Animal-Derived Additives

  • E120 cochineal
  • E542 edible bone phosphate
  • E631 sodium 5′-inosinate
  • E901 beeswax
  • E904 shellac
  • Calcium mesoinositol hexaphosphate
  • Lactose
  • Sperm oil
  • Spermaceti


  • Amniotic fluids, animal and fish glues
  • Carmine/carminic acid, catgut, chamois, cochineal, crushed snails or insects
  • Fixatives (e.g. musk, civet, castoreum)
  • Hormones (e.g. estrogen, progesterone, testosterone)
  • Products fortified with vitamin D3 (derived from sheeps wool)
  • Any carriers (gelatine is sometimes used to carry beta-carotene and D2), processing aids (lactose is often used to fix flavour in crisps)

Preparation and prevention of cross-contamination

During storage, preparation, cooking and display, vegan food must not come into contact and be contaminated with non-vegan foods. The Vegan Society and The Vegetarian Society provide helpful guidelines to avoid cross-contamination. Below is a combined list of their recommendations on avoiding cross-contamination.

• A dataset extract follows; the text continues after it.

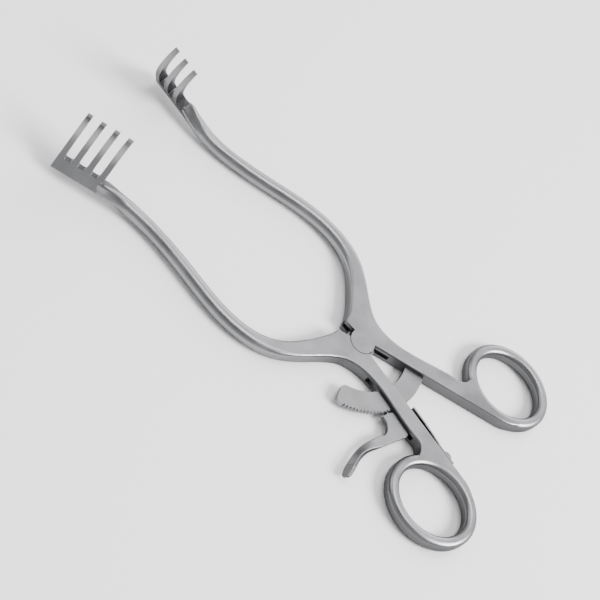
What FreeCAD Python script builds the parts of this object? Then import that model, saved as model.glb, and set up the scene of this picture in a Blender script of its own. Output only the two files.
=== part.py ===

  • Wash and dry your hands before handling vegan food.
  • When using gloves to pick up food, gloves should always been changed when moving from meat/fish to non-meat products.
  • If possible dedicate an appropriate number of work surfaces to the preparation of vegan foods; otherwise clean work surfaces thoroughly before preparing vegan food.
  • Separate deep fat fryers should be used or, if that’s not possible, the oil should be changed.
  • Care should be taken when grilling or barbequing so that vegetarian products do not come into contact with meat products. If possible, use a separate grill or barbeque. If that’s not possible, ensure that there are distinctive sides to the grill/barbeque for vegetarian products and ensure that meat fat cannot splatter onto non-meat products.
  • Ensure separate woks are used for frying. It is not sufficient to wipe out the wok after stir-frying prawns for example. Separate woks should be used for non-meat products.
  • Separate cooking and serving utensils (cutting boards, knives, spoons, tongs, etc.) should be used for cooking non-meat products. Color coding utensils ensures their uses are designated to their respective purposes.
  • Separate serving plates should be used. For example, a tray of cut sandwiches should not contain meat/fish sandwiches and non-meat sandwiches.


If a food item meets the above guidelines in its ingredients, preparation and serving it can be labeled as ‘Vegan’. Introducing a vegan label to the University of Toronto, St. George campus, allows for easier identification of vegan options for individuals following vegan or vegetarian diets and will also be useful to anyone wishing to reduce their intake of animal products.